By clicking “Sign up for GitHub”, you agree to our terms of service and privacy statement. We’ll occasionally send you account related emails.

Already on GitHub? Sign in to your account

Add Moore MIR dialect and move codegen to CIRCT #235

Open
1 of 6 tasks
fabianschuiki opened this issue Nov 21, 2021 · 9 comments
Open
1 of 6 tasks

Add Moore MIR dialect and move codegen to CIRCT #235

fabianschuiki opened this issue Nov 21, 2021 · 9 comments
Labels
A-codegen Area: Code generation. C-enhancement Category: Adding or improving on features. L-vlog Language: Verilog and SystemVerilog. P-high Priority: High.

Comments

@fabianschuiki
Copy link
Owner

fabianschuiki commented Nov 21, 2021

#234 implements code generation by linking against the CIRCT project and using MLIR to generate and emit assembly. As a first step towards moving more of Moore's code over to MLIR, we should add a "Moore MIR" dialect to CIRCT.

This dialect should aim to model the mir::Rvalue and mir::Lvalue representations, and add new MLIR ops to represent the remaining SV statements and declarations (modules, processes, instances, variables, nets, assigns, conditionals, loops -- basically everything that codegen.rs knows how to emit code for, but isn't currently captured as part of the mir module). This is likely to require adding a full implementation of svlog/ty.rs in CIRCT.

Once this dialect exists, we can raise the level of abstraction in codegen.rs and emit the Moore MIR dialect instead of all the low level HW/Comb/LLHD/Standard. The translation from MIR to those low-level dialects can then move into the CIRCT project as a dedicated lowering pass. This is phenomenal because MIR being an MLIR dialect will allow us to write very concise tests that check code generation for specific SV features and semantics without the whole parser and type checking in the loop. The MIR then ends up representing a full SV design with all types and implicit operations resolved to explicit things -- making it essentially an SV semantics dialect.

Todo

@fabianschuiki fabianschuiki added L-vlog Language: Verilog and SystemVerilog. C-enhancement Category: Adding or improving on features. A-codegen Area: Code generation. P-high Priority: High. labels Nov 21, 2021
@fabianschuiki
Copy link
Owner Author

@maerhart What do you think about this plan?

@maerhart
Copy link
Collaborator

Sounds great to me!

Just wondering whether we can use (part of) the SV dialect in the lowering chain from SV AST to HW/Comb/LLHD. And whether this would make sense at all since the SV dialect is targeted at printing and we are focussed on lowering.

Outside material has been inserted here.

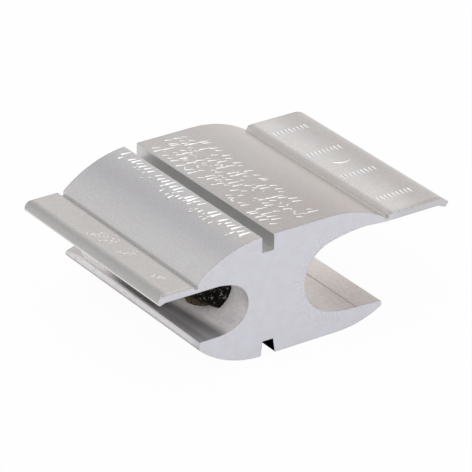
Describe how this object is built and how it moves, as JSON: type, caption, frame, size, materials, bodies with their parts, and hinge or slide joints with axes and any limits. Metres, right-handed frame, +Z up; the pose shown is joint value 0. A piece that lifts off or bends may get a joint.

How would such a Moore MIR dialect look like?
As far as I understand, the goal of MIR is to make all types and casts explicit. We would have an operation for each expression and statement in SV (including the constructs that are directly lowered from HIR to LLHD) with a strong type system. lvalues and rvalues are probably best represented in the type system (wrapping the real type inside a lvalue/rvalue type?). The assign ops then only accept lvalues as first argument and only rvalues as second argument. Do you already have concrete ideas on this?

What exactly is the goal of HIR?
Just getting rid of syntactic sugar and ambiguities?
As the amount of expressions/statements in SV is quite large, it could make sense to have most of them only in one dialect and use other dialects as extensions to reduce the amount of redundancy once we also want to port over HIR, e.g., have an HIR dialect that only models the syntactic sugar and ambiguities part. Would that be possible? Or do we need a complete IR to model and infer the unresolved types?

@fabianschuiki
Copy link
Owner Author

Just wondering whether we can use (part of) the SV dialect in the lowering chain from SV AST to HW/Comb/LLHD. And whether this would make sense at all since the SV dialect is targeted at printing and we are focussed on lowering.

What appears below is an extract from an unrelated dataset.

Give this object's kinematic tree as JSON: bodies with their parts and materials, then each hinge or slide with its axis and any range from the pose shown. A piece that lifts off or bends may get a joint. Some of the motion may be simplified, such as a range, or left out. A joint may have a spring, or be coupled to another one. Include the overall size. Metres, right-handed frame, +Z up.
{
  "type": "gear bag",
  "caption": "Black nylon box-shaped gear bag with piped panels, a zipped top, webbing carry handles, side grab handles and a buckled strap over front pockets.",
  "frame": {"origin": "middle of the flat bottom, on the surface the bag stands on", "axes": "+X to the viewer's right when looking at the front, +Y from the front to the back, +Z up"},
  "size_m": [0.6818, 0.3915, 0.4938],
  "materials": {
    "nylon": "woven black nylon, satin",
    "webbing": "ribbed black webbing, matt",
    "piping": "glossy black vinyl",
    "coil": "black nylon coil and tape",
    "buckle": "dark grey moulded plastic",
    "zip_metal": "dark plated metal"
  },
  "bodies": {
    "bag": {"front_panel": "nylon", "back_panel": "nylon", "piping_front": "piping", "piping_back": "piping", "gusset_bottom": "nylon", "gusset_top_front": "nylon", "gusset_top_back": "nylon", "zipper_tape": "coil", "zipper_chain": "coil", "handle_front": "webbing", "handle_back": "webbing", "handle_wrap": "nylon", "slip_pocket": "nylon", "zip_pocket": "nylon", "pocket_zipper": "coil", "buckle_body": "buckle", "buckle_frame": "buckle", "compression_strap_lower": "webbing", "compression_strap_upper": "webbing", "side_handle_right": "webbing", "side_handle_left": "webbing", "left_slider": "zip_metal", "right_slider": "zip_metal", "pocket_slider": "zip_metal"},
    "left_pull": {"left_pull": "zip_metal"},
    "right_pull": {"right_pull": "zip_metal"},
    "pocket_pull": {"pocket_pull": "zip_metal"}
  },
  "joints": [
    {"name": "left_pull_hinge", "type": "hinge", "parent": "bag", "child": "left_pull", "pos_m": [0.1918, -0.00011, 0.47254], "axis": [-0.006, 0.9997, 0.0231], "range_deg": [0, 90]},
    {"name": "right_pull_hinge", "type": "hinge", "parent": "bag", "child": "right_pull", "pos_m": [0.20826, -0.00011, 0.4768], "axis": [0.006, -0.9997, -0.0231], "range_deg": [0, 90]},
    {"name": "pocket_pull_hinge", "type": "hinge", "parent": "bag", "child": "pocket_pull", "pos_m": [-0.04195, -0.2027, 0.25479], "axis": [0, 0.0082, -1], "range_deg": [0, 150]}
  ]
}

I think you're right and it'll probably be difficult to use the SV dialect directly from the start. That dialect is being driven largely by what is needed for good Verilog emission, which may be a use case very distinct from representing SV from a frontend point of view. I'm not saying that they shouldn't share as much as possible, but given the different design goals it sounds like a better approach to first build out the Moore-specific dialect, and then try to nudge that and the SV dialect in CIRCT closer together, and increase the reuse between them.

We would have an operation for each expression and statement in SV (including the constructs that are directly lowered from HIR to LLHD) with a strong type system. lvalues and rvalues are probably best represented in the type system (wrapping the real type inside a lvalue/rvalue type?). The assign ops then only accept lvalues as first argument and only rvalues as second argument. Do you already have concrete ideas on this?

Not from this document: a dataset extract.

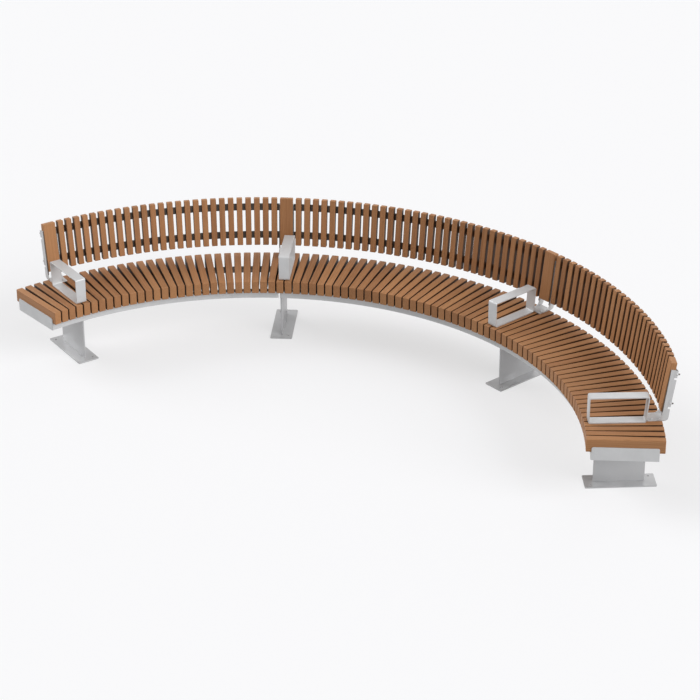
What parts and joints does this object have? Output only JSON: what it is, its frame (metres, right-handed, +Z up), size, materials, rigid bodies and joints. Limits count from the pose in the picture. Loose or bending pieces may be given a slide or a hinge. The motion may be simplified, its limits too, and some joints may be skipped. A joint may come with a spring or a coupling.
{
  "type": "curved park bench",
  "caption": "Curved slatted timber bench on blade legs with bolted foot plates, armrest loops and a reclined slatted back.",
  "frame": {"origin": "middle of the bench's bounding box on the floor", "axes": "+X along the bench, to the right as a person in front of it sees it; +Y from the open side of the curve towards the back; +Z up"},
  "size_m": [4.7056, 1.8214, 0.8487],
  "materials": {
    "timber": "oiled hardwood, fine grain along each slat",
    "satin_steel": "satin, light grey",
    "dark_steel": "dark grey-brown, matt"
  },
  "bodies": {
    "root": {"seat_slats_left": "timber", "front_rail_left": "satin_steel", "back_slats_left": "timber", "upper_back_rail_left": "dark_steel", "seat_slats_middle": "timber", "front_rail_middle": "satin_steel", "back_slats_middle": "timber", "upper_back_rail_middle": "dark_steel", "seat_slats_right": "timber", "front_rail_right": "satin_steel", "back_slats_right": "timber", "upper_back_rail_right": "dark_steel", "end_plate_left": "satin_steel", "end_plate_right": "satin_steel", "foot_plate_left_outer": "satin_steel", "leg_left_outer": "satin_steel", "back_bracket_left_outer": "satin_steel", "back_board_left_outer": "timber", "armrest_left_outer": "satin_steel", "rail_clamp_left_outer_lower": "dark_steel", "rail_clamp_left_outer_upper": "dark_steel", "bracket_bolt_left_outer_a": "satin_steel", "bracket_bolt_left_outer_b": "satin_steel", "foot_plate_left_inner": "satin_steel", "leg_left_inner": "satin_steel", "back_bracket_left_inner": "satin_steel", "back_board_left_inner": "timber", "armrest_left_inner": "satin_steel", "rail_clamp_left_inner_lower": "dark_steel", "rail_clamp_left_inner_upper": "dark_steel", "bracket_bolt_left_inner_a": "satin_steel", "bracket_bolt_left_inner_b": "satin_steel", "foot_plate_right_inner": "satin_steel", "leg_right_inner": "satin_steel", "back_bracket_right_inner": "satin_steel", "back_board_right_inner": "timber", "armrest_right_inner": "satin_steel", "rail_clamp_right_inner_lower": "dark_steel", "rail_clamp_right_inner_upper": "dark_steel", "bracket_bolt_right_inner_a": "satin_steel", "bracket_bolt_right_inner_b": "satin_steel", "foot_plate_right_outer": "satin_steel", "leg_right_outer": "satin_steel", "back_bracket_right_outer": "satin_steel", "back_board_right_outer": "timber", "armrest_right_outer": "satin_steel", "rail_clamp_right_outer_lower": "dark_steel", "rail_clamp_right_outer_upper": "dark_steel", "bracket_bolt_right_outer_a": "satin_steel", "bracket_bolt_right_outer_b": "satin_steel"}
  },
  "joints": []
}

Yeah I was thinking about something like you describe. MIR should be the "final bastion" of SV and be a truthful representation of the semantics of the input file, with all ambiguities and implicitness removed, and all types fully known. So pretty much what you describe: operations for all the constructs, expressions, and statements that SV has to offer. This would include all the classes, verification craziness like properties and sequences, clocking blocks, programs, interfaces, packages, assertions, and much more.

What exactly is the goal of HIR? Just getting rid of syntactic sugar and ambiguities? As the amount of expressions/statements in SV is quite large, it could make sense to have most of them only in one dialect and use other dialects as extensions to reduce the amount of redundancy once we also want to port over HIR, e.g., have an HIR dialect that only models the syntactic sugar and ambiguities part. Would that be possible? Or do we need a complete IR to model and infer the unresolved types?

The initial goal in Moore was to get around a few limitations in the early days of the AST and query system. It was intended to offer a way to resolve syntactic ambiguities (for example the cast foo'(someExpr), where you don't know if foo is a type or an expression during AST construction). I'm not sure this is still needed. I have reworked the AST in the meantime, which is now much easier to work with and I've been pushing queries to work directly on the AST where possible, instead of HIR. There was also the addition of the RST (and the ambiguity resolution queries), which basically just map a few of the AST constructs (the ambiguous ones) to one of the concrete possibilities after names have been resolved (scope and name table construction runs on the AST).

I could totally see operations survive all the way from the AST down to the MIR. In the Rust world I was very careful to prevent mutation of the ops in the different IRs, to enforce safety and make passes purely additive. But in MLIR with the mutation galore and rampant unsafety of C++, we can basically start to mutate operations as we see fit. For example, we might just have one single moore.expr.add operation to represent + in SV:

  • After parsing, this operation would be created from the AST, maybe with a !moore.unresolved marker type
  • Name resolution would then update moore.expr.ident nodes to contain a pointer (symbol or something) to the thing they are referring to
  • Type checking could then go in and update moore.expr.add with the correct resolved type, and also convert types from their AST construct (like logic [3:0] being a Type { name: Named("logic"), dims: Range(3, 0) }) to a corresponding type in the IR
  • MIR lowering would then go through the expressions and insert casts where appropriate. For example if a moore.expr.add operates on a 3 and 4 bit value, and is assigned to a 5 bit signal, it would have an operation type of 5 bits and needed a cast inserted for its operands.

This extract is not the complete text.